3. There are an infinite number of possible equations that will work. When you see the \begin{align*}\frac{\pi}{4}\end{align*} you should think either of where tangent is equal to one or where sine/cosine is equal to \begin{align*}\frac{\sqrt{2}}{2}\end{align*}. The problem with both of these initial guesses is that tangent repeats every \begin{align*}\pi\end{align*} not every \begin{align*}2 \pi\end{align*}, and sine/cosine have a second place where they reach a height of 1. An option that works is:

\begin{align*}\tan \frac{x}{2}=1\end{align*}

This equation works because the period of \begin{align*}\tan \frac{x}{2}\end{align*} is \begin{align*}2 \pi\end{align*}.

#### Practice

Solve each equation on the interval \begin{align*}[0, 2 \pi)\end{align*}.

1. \begin{align*}3 \cos^2 \frac{x}{2}=3\end{align*}

2. \begin{align*}4 \sin^2 x=8 \sin^2 \frac{x}{2}\end{align*}

Find approximate solutions to each equation on the interval \begin{align*}[0, 2 \pi)\end{align*}.

3. \begin{align*}3 \cos^2 x+10 \cos x+2=0\end{align*}

4. \begin{align*}\sin^2 x+3 \sin x=5\end{align*}

5. \begin{align*}\tan^2 x+\tan x=3\end{align*}

6. \begin{align*}\cot^2 x+5 \tan x+14=0\end{align*}

7. \begin{align*}\sin^2 x+\cos^2 x=1\end{align*}

Solve each equation on the interval \begin{align*}[0,360^\circ)\end{align*}.

8. \begin{align*}2 \sin \left(x-\frac{\pi}{2}\right)=1\end{align*}

9. \begin{align*}4 \cos (x-\pi)=4\end{align*}

Solve each equation on the interval \begin{align*}[2 \pi, 4 \pi)\end{align*}.

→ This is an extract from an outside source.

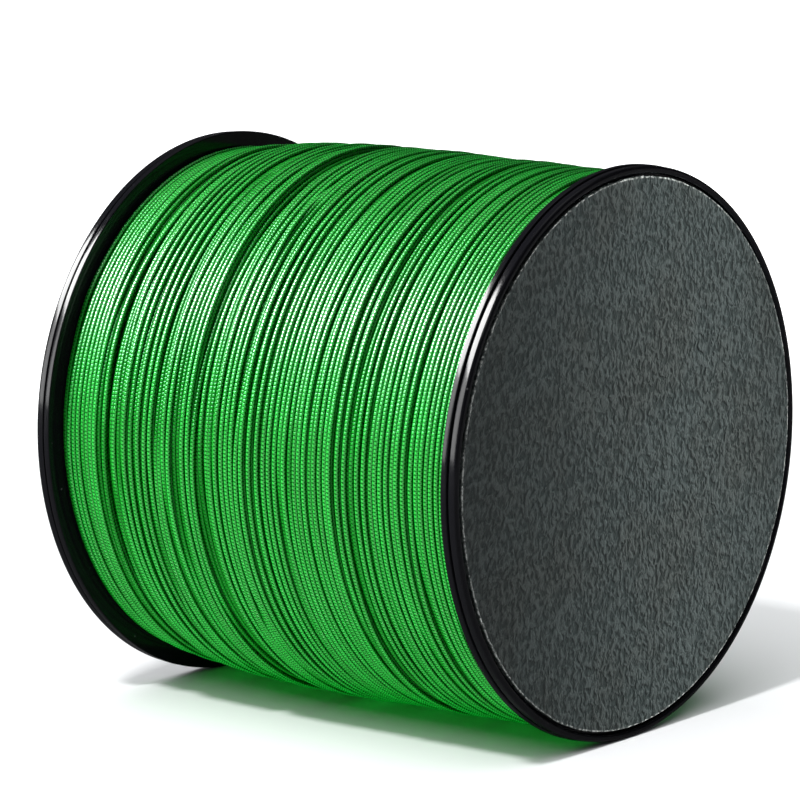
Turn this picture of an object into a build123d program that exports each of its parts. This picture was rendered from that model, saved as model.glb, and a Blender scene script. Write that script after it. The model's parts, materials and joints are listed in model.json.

10. \begin{align*}\cos^2 x+2 \cos x+1=0\end{align*}

11. \begin{align*}3 \sin x=2 \cos^2 x\end{align*}

12. \begin{align*}\tan x \sin^2 x=\tan x\end{align*}

13. \begin{align*}\sin^2 x+1=2 \sin x\end{align*}

14. \begin{align*}\sec^2 x=4\end{align*}

15. \begin{align*}\sin^2 x-4=\cos^2 x-\cos 2x-4\end{align*}